Если заткнуть одно ухо, отфильтровать «гребаных», можно вычитать печальную историю про общее сиротство вечных детей. МакДонах не склонен их жалеть — кто виноват в том, что они убивают отцов и убивают Бога в себе? Баргман с Бызгу, по мере возвращения своих персонажей к воспоминаниям о раннем детстве, становятся сентиментальными (что не мешает размахивать ножом и ружьем). Русская литература всегда обливалась слезами над «маленьким человеком». Что же касается непоследовательной металлистки Герлин, то она и впрямь ребенок. Угловатая, с торчащими косичками-рожками. Притворяется крутой, однако способна к искренней любви и самопожертвованию. Выпускница курса Григория Козлова Марина Даминева (по сведениям Интернета, вес 52 кг., размер обуви 36, глаза зеленые) привыкла во время работы над «Идиотом» в Театральной академии перелопачивать психологически насыщенный текст, поэтому выглядит наиболее цельной фигурой спектакля. В принципе, действие должно бы стягиваться к идейному центру пьесы, отцу Уэлшу, но Денис Пьянов, блистательно играющий в «Квартирнике» (Театр на Литейном), «Вие» (БТК), здесь лишен индивидуальности. Прикладывается к бутылочке, взывает к добру и ни на йоту не меняется. Тема обозначена и все.

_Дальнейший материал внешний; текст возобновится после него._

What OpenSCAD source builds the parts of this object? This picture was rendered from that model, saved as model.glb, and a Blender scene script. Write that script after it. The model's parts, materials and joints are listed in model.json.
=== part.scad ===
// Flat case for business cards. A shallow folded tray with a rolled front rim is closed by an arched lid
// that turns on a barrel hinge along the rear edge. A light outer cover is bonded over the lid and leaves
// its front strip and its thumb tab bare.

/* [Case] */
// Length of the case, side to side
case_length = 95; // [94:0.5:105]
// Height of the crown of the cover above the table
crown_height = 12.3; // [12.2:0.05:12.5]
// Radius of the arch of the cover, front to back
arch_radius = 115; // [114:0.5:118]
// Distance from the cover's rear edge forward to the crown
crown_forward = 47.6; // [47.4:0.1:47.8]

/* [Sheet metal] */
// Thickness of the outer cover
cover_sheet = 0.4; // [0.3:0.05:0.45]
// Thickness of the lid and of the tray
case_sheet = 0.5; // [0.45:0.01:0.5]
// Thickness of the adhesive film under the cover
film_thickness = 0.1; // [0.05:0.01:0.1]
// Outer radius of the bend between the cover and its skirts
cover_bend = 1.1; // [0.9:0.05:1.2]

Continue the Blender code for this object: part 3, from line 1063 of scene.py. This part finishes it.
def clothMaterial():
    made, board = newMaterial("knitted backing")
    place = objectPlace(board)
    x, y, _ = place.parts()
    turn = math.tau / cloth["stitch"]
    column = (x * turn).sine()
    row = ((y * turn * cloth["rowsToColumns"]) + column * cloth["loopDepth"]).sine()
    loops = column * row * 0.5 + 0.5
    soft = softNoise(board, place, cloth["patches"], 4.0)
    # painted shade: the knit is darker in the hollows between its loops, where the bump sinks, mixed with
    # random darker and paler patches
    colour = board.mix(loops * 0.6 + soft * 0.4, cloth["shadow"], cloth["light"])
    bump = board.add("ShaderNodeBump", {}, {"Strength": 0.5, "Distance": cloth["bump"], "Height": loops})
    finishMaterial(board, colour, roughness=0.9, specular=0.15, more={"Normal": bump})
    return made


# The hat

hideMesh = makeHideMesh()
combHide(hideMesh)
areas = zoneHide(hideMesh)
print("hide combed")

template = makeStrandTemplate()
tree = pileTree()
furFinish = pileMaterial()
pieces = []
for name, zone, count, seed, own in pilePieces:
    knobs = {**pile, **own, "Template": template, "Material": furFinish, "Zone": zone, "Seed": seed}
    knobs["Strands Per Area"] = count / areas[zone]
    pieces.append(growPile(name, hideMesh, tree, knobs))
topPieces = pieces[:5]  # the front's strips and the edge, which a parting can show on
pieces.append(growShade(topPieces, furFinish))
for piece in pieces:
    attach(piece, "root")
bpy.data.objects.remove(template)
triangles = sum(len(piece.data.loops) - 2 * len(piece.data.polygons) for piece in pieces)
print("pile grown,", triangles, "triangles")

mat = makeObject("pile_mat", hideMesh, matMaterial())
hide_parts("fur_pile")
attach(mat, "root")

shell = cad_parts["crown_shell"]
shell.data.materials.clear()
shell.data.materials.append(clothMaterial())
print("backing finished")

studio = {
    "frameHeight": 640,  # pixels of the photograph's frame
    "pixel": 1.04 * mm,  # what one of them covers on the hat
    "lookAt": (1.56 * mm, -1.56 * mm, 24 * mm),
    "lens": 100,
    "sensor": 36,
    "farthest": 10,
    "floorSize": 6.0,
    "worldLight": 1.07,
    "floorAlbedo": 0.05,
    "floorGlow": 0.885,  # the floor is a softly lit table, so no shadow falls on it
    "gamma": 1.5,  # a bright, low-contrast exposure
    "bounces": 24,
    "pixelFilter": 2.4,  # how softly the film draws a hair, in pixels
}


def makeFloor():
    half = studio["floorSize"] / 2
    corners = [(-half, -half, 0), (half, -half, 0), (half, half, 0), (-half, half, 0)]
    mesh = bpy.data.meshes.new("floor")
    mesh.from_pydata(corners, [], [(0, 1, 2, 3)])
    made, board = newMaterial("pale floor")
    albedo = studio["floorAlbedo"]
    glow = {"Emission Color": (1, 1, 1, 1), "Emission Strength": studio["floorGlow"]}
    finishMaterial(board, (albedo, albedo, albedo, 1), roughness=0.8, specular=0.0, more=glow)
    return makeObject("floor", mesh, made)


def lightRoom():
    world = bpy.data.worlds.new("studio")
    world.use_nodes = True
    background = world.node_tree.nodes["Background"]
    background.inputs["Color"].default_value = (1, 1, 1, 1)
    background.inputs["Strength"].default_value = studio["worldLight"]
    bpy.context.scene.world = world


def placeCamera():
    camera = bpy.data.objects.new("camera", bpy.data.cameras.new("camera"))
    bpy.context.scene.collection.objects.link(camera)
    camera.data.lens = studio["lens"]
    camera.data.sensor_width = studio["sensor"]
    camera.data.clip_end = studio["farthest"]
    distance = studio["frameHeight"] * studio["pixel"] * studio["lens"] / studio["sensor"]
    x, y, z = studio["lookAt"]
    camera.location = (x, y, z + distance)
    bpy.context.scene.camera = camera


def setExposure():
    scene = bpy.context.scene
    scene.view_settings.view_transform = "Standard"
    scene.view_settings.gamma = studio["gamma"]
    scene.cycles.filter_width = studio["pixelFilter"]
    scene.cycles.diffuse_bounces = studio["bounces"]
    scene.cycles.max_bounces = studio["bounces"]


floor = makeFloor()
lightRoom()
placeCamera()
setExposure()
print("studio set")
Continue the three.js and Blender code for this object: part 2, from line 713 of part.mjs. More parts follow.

Театр никого не осуждает. Он только ставит зеркало перед партером и объясняет: Вы такие же, как братья Коннор, пусть и не палите из ружья в собственных родителей. Люди, застывшие в неопределенности. Вам не попасть в Царствие небесное. Вы мимо него просвистите. Однако, не ведающих добра и зла, Вас, наверно, пустят в чистилище. Там тоже сносно. Что ж, и на том спасибо.
Театр им. В.Ф.Комиссаржевской, чувствуя свое сиротство без отца-руководителя Александра Морфова, пытается что-то придумать с другими интересными режиссерами. И «Сиротливый Запад», несмотря на «гордость и предубеждения» его создателей, все-таки весьма любопытная премьера. Правда, не совсем в духе репертуарных традиций театра при Пассаже.